▶ WRITTEN REQUEST
Filter these entries, keeping only lines that hold the word "rigid".

**** THE RECORDS ****

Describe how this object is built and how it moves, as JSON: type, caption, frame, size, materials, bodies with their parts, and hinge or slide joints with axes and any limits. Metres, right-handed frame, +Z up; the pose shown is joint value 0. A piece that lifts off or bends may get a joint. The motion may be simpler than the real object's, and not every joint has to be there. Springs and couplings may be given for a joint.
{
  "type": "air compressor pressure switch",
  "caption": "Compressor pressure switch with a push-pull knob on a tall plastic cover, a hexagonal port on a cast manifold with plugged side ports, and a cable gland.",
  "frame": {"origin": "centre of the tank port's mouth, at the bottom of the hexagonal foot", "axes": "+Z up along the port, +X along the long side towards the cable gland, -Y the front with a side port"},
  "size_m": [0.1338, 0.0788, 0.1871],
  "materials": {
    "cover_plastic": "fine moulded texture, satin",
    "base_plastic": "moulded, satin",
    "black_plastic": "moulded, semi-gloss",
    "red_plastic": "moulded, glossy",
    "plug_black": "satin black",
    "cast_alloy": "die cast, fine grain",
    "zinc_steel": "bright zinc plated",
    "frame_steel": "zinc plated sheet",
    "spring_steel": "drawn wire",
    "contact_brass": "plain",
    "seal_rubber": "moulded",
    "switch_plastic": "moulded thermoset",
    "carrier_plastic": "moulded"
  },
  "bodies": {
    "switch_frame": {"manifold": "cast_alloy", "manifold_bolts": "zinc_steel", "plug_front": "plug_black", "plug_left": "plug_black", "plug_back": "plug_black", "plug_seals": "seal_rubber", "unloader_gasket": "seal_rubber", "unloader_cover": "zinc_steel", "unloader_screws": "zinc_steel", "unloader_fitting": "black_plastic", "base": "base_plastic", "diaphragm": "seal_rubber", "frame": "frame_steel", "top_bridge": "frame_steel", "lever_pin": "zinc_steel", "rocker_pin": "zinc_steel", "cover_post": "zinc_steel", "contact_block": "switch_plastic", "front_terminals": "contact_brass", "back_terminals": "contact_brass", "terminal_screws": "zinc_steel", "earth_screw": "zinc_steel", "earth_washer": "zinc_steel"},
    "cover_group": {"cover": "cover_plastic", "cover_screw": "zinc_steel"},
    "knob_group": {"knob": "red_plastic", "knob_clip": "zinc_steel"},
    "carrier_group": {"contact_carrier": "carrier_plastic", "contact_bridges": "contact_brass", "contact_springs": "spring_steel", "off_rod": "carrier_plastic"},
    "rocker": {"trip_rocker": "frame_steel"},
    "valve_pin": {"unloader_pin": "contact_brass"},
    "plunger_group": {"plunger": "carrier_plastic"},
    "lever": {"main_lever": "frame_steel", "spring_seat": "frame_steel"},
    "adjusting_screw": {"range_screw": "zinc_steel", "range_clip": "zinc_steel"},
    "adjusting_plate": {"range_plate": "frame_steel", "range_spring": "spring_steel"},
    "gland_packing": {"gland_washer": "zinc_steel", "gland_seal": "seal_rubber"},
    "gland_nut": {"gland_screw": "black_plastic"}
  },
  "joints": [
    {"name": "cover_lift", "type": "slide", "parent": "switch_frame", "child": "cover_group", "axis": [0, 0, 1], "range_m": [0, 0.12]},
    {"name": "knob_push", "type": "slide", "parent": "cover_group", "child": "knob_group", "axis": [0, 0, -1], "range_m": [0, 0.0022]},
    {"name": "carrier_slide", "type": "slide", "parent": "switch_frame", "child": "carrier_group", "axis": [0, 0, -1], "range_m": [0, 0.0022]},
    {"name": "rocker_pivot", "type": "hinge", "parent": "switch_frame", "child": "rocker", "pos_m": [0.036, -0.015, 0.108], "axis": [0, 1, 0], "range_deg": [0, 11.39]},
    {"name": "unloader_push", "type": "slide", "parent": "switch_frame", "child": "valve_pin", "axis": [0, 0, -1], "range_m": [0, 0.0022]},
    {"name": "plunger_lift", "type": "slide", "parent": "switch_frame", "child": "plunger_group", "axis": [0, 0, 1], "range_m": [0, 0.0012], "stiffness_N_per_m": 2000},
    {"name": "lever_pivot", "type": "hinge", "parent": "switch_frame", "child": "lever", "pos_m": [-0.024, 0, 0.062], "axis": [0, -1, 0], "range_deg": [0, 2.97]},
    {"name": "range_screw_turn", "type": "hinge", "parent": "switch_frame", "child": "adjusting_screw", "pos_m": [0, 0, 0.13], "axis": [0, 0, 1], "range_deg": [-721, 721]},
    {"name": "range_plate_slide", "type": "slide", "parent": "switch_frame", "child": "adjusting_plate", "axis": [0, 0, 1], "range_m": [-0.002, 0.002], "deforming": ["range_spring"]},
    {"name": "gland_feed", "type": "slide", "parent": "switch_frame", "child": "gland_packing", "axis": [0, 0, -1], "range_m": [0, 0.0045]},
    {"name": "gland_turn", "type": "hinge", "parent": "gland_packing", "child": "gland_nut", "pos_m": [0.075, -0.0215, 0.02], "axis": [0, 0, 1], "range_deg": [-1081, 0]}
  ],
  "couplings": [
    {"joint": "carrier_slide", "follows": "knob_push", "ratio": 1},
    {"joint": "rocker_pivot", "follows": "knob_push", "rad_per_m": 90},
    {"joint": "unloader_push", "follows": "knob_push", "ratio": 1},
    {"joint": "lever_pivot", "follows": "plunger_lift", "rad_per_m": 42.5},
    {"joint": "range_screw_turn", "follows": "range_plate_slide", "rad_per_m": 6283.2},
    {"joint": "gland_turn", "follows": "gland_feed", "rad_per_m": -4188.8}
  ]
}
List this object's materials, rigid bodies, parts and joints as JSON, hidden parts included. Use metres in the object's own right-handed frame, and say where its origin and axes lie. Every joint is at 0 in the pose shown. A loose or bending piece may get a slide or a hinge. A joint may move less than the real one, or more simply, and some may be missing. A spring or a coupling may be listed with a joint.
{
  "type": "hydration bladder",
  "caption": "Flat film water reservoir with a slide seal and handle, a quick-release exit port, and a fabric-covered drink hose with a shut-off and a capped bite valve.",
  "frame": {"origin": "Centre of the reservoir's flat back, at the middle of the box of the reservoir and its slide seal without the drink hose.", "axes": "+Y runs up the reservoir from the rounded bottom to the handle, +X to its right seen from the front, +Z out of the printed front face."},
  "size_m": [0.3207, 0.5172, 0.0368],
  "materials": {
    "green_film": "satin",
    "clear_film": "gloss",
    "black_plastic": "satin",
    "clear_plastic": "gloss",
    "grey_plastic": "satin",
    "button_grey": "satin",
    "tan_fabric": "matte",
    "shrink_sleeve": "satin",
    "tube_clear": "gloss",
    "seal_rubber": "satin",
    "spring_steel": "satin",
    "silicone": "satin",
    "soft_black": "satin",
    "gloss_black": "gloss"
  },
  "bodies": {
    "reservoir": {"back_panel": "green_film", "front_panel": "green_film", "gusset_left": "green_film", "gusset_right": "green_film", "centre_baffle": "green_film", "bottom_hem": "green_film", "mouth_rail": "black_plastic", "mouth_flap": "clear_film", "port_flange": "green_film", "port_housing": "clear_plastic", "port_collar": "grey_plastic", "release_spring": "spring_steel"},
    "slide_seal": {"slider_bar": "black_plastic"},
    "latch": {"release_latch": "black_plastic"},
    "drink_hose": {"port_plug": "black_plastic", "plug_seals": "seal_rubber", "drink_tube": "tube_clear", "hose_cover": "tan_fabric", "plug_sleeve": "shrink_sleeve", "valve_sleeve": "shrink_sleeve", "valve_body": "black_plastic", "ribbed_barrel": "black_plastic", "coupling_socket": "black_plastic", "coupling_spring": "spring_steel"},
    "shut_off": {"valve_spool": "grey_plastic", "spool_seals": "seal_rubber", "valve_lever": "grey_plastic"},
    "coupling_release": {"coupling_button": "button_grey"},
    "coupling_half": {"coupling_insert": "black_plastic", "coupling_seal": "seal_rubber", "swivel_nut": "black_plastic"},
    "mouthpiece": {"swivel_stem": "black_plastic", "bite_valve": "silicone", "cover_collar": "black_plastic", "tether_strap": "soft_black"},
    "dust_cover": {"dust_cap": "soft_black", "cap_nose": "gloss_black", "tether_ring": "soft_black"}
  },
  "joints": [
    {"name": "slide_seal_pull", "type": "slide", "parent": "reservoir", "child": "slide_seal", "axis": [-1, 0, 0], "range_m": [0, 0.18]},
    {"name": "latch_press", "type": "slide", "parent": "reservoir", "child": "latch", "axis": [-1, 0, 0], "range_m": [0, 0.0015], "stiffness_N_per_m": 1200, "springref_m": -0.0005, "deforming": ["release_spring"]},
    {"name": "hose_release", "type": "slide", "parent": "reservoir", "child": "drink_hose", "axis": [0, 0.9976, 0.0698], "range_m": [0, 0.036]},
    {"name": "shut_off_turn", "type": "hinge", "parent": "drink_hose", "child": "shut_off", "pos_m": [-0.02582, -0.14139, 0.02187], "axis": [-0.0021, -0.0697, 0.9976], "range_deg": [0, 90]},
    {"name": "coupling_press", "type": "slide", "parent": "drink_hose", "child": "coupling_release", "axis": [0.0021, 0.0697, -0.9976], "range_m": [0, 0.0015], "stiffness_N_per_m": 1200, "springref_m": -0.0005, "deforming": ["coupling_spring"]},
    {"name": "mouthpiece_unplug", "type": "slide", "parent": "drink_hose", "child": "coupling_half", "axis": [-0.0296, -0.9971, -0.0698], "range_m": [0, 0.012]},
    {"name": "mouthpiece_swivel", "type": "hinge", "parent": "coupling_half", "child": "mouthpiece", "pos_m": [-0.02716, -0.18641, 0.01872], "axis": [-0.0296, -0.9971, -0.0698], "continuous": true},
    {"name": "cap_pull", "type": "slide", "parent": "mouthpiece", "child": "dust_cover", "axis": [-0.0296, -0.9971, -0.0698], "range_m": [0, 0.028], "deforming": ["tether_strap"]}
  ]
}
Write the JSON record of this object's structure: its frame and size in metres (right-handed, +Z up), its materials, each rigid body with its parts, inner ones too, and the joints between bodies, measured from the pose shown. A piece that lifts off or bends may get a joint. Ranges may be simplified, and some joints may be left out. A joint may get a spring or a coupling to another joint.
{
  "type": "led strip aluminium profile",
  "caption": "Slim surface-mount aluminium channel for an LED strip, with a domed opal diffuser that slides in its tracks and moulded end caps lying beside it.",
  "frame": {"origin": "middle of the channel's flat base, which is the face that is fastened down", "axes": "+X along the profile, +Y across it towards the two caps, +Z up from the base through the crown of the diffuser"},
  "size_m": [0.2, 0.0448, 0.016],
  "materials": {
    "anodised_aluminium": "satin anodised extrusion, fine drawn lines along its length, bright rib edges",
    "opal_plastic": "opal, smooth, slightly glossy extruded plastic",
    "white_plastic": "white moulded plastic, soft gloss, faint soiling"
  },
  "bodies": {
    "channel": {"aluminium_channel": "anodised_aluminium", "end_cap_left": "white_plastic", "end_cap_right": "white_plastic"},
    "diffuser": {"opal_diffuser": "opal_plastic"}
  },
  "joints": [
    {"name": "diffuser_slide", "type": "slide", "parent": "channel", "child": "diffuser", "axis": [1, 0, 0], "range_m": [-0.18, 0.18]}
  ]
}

****

▶ SOLUTION FOR THIS EXERCISE
List this object's materials, rigid bodies, parts and joints as JSON, hidden parts included. Use metres in the object's own right-handed frame, and say where its origin and axes lie. Every joint is at 0 in the pose shown. A loose or bending piece may get a slide or a hinge. A joint may move less than the real one, or more simply, and some may be missing. A spring or a coupling may be listed with a joint.
Write the JSON record of this object's structure: its frame and size in metres (right-handed, +Z up), its materials, each rigid body with its parts, inner ones too, and the joints between bodies, measured from the pose shown. A piece that lifts off or bends may get a joint. Ranges may be simplified, and some joints may be left out. A joint may get a spring or a coupling to another joint.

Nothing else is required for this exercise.